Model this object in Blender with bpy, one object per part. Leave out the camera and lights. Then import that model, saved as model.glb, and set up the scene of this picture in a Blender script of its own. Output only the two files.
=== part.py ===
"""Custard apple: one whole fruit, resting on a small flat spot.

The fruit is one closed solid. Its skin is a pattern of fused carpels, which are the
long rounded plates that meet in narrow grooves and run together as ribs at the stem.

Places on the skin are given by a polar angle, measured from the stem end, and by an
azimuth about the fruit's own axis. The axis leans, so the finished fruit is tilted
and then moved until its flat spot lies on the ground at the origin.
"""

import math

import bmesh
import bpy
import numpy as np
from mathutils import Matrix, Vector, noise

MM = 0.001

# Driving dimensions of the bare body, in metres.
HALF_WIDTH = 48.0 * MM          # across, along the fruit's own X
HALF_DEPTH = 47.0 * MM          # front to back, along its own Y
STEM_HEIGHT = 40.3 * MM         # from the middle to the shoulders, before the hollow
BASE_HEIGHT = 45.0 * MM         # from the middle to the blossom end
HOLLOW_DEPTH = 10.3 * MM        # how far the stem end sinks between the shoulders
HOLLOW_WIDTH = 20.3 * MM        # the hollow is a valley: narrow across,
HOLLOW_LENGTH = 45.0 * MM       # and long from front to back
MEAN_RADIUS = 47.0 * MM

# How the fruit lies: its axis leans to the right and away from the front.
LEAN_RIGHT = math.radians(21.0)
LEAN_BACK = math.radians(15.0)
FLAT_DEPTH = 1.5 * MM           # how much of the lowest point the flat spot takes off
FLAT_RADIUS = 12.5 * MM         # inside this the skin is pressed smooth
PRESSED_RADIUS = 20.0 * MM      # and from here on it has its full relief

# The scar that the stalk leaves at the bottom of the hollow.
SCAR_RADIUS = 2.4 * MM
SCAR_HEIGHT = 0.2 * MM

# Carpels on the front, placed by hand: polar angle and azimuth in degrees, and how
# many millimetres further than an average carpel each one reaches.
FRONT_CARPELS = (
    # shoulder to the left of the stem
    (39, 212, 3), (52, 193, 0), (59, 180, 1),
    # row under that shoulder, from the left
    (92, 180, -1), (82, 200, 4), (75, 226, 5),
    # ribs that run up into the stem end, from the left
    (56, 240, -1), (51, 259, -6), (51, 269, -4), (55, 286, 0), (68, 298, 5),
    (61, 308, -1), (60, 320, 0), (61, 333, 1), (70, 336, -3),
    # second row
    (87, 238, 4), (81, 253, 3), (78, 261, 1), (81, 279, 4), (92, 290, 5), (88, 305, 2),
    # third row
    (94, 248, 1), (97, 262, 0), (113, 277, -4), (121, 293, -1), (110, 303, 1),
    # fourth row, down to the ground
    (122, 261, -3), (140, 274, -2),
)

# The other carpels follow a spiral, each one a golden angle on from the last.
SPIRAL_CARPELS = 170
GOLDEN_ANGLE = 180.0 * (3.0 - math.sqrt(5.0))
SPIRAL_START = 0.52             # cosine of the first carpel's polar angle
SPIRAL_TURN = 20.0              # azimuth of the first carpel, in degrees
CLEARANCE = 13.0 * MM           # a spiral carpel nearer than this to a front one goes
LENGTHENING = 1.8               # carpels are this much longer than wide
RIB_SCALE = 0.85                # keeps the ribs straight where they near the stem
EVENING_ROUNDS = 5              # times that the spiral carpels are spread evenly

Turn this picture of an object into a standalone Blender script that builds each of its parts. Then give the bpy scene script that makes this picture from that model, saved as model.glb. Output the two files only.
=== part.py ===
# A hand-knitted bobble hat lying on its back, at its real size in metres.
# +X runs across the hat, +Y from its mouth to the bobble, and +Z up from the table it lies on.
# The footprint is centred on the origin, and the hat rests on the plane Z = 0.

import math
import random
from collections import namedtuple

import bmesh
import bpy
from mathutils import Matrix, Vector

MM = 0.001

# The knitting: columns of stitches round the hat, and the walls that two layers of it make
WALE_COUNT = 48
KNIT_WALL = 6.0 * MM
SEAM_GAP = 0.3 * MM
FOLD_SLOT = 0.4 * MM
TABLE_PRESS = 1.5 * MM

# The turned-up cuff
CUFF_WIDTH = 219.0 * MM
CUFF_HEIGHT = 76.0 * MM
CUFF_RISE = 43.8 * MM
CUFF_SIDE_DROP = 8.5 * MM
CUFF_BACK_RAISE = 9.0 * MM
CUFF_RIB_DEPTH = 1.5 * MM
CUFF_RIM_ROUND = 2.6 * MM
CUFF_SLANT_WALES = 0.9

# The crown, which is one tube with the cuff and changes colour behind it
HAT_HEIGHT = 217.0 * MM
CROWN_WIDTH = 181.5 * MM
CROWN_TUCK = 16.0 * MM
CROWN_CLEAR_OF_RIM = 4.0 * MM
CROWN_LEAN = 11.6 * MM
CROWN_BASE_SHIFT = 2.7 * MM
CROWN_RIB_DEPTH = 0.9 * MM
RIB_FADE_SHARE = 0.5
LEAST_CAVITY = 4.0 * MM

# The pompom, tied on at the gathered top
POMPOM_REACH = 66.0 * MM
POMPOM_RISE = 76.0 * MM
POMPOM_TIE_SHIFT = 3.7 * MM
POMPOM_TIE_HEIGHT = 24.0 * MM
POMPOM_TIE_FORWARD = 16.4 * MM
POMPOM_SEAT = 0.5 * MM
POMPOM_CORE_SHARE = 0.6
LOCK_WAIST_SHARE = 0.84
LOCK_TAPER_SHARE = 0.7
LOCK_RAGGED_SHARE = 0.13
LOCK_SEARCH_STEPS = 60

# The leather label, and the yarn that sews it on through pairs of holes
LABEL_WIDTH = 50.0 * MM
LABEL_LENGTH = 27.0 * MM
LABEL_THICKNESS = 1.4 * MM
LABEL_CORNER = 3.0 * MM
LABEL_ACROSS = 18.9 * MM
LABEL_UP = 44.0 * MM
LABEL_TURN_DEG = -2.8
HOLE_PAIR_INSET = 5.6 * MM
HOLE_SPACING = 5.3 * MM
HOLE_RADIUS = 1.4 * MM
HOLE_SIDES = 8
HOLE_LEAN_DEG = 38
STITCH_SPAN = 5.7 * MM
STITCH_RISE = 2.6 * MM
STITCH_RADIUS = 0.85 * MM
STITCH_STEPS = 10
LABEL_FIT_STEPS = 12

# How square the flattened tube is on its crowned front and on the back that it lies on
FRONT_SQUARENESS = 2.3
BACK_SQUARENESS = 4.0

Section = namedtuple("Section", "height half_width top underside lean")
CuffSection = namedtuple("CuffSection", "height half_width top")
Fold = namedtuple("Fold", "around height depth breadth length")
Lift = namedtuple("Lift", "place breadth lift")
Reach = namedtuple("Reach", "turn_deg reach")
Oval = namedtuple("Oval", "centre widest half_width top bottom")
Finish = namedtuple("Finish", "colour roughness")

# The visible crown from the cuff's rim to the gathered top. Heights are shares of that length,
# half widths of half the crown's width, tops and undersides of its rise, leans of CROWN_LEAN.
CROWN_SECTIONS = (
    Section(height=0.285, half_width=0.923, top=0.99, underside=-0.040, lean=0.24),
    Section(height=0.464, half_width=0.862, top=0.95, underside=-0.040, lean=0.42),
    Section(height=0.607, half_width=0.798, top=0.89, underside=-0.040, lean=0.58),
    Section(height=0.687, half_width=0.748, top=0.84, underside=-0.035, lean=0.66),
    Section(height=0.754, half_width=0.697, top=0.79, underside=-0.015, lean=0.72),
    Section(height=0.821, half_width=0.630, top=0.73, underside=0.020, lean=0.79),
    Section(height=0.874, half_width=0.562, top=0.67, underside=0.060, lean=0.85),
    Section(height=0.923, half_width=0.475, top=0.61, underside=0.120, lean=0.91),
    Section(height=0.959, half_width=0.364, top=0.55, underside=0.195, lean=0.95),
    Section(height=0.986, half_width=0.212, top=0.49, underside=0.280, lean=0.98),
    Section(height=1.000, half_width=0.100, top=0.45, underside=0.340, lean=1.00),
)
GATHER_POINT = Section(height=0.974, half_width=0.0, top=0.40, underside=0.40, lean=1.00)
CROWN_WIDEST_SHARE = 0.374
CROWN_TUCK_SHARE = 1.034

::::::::

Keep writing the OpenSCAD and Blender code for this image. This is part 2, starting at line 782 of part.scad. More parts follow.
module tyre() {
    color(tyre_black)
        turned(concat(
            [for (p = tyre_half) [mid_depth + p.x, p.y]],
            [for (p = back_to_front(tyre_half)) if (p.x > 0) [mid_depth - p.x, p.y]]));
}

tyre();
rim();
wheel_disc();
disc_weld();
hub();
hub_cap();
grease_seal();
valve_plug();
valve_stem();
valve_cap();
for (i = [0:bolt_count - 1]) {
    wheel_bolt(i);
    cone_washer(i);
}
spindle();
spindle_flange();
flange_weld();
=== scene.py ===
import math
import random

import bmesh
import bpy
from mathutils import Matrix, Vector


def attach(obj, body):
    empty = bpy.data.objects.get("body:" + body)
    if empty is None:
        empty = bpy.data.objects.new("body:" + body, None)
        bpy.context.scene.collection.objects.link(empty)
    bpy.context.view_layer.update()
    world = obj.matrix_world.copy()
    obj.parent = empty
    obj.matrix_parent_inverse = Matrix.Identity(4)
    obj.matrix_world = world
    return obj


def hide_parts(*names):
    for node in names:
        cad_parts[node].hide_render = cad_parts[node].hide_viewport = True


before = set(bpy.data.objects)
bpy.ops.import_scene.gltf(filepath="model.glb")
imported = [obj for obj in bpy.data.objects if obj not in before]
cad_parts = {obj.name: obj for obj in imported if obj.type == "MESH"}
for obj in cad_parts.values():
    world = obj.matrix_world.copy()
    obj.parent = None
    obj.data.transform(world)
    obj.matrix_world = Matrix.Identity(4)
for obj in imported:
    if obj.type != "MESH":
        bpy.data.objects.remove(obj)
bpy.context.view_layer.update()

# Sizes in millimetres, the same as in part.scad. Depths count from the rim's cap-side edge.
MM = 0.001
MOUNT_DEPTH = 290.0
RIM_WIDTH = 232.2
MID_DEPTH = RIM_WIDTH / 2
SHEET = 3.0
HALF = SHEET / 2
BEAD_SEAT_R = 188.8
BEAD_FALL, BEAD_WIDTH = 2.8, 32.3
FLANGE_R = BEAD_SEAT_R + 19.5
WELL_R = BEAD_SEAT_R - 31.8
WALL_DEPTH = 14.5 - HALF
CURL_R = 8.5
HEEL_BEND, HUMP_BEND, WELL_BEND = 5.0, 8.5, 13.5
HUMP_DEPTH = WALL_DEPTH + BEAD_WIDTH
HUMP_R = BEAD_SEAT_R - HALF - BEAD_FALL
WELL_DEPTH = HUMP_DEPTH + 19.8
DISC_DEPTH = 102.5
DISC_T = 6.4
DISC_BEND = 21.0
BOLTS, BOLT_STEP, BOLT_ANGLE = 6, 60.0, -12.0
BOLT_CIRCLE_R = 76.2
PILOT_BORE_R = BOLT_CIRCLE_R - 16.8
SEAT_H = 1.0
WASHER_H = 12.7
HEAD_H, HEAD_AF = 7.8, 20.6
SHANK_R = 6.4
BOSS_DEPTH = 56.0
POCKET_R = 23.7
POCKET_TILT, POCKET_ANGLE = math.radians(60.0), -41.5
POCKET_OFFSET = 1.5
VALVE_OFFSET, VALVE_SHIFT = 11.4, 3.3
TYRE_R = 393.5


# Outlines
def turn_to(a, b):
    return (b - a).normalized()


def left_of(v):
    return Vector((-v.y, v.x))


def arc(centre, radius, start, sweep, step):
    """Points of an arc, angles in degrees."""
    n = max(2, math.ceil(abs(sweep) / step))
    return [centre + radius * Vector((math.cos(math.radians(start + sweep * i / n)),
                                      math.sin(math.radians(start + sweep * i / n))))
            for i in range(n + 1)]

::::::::

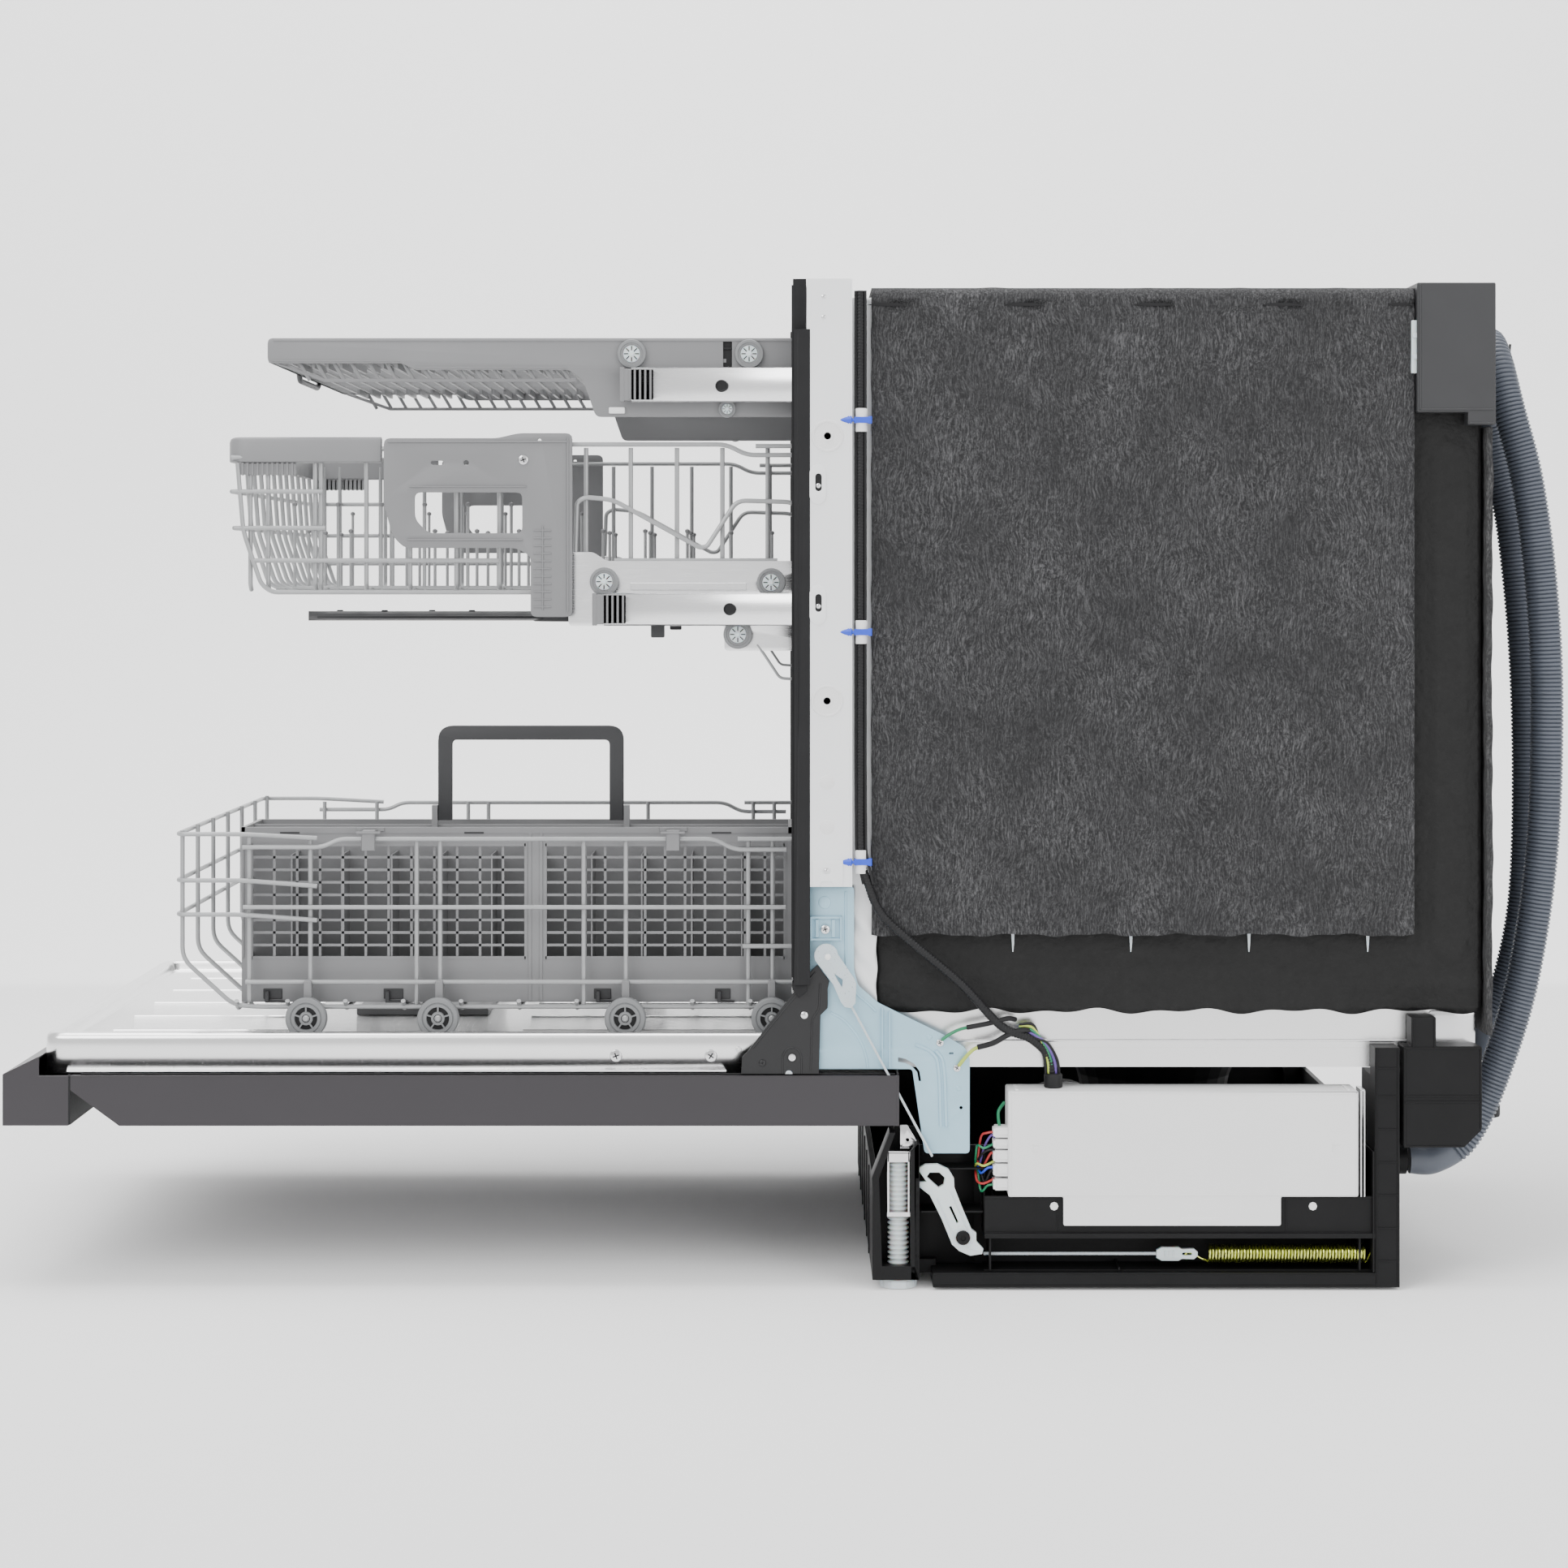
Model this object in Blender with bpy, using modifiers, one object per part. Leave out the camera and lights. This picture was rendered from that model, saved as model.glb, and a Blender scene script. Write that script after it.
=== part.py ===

::::::::

Repeat word for word the stretch of lines from the one with "for (i = [0:bolt_count" down to the one with "for node in", both included.

for (i = [0:bolt_count - 1]) {
    wheel_bolt(i);
    cone_washer(i);
}
spindle();
spindle_flange();
flange_weld();
=== scene.py ===
import math
import random

import bmesh
import bpy
from mathutils import Matrix, Vector


def attach(obj, body):
    empty = bpy.data.objects.get("body:" + body)
    if empty is None:
        empty = bpy.data.objects.new("body:" + body, None)
        bpy.context.scene.collection.objects.link(empty)
    bpy.context.view_layer.update()
    world = obj.matrix_world.copy()
    obj.parent = empty
    obj.matrix_parent_inverse = Matrix.Identity(4)
    obj.matrix_world = world
    return obj


def hide_parts(*names):
    for node in names:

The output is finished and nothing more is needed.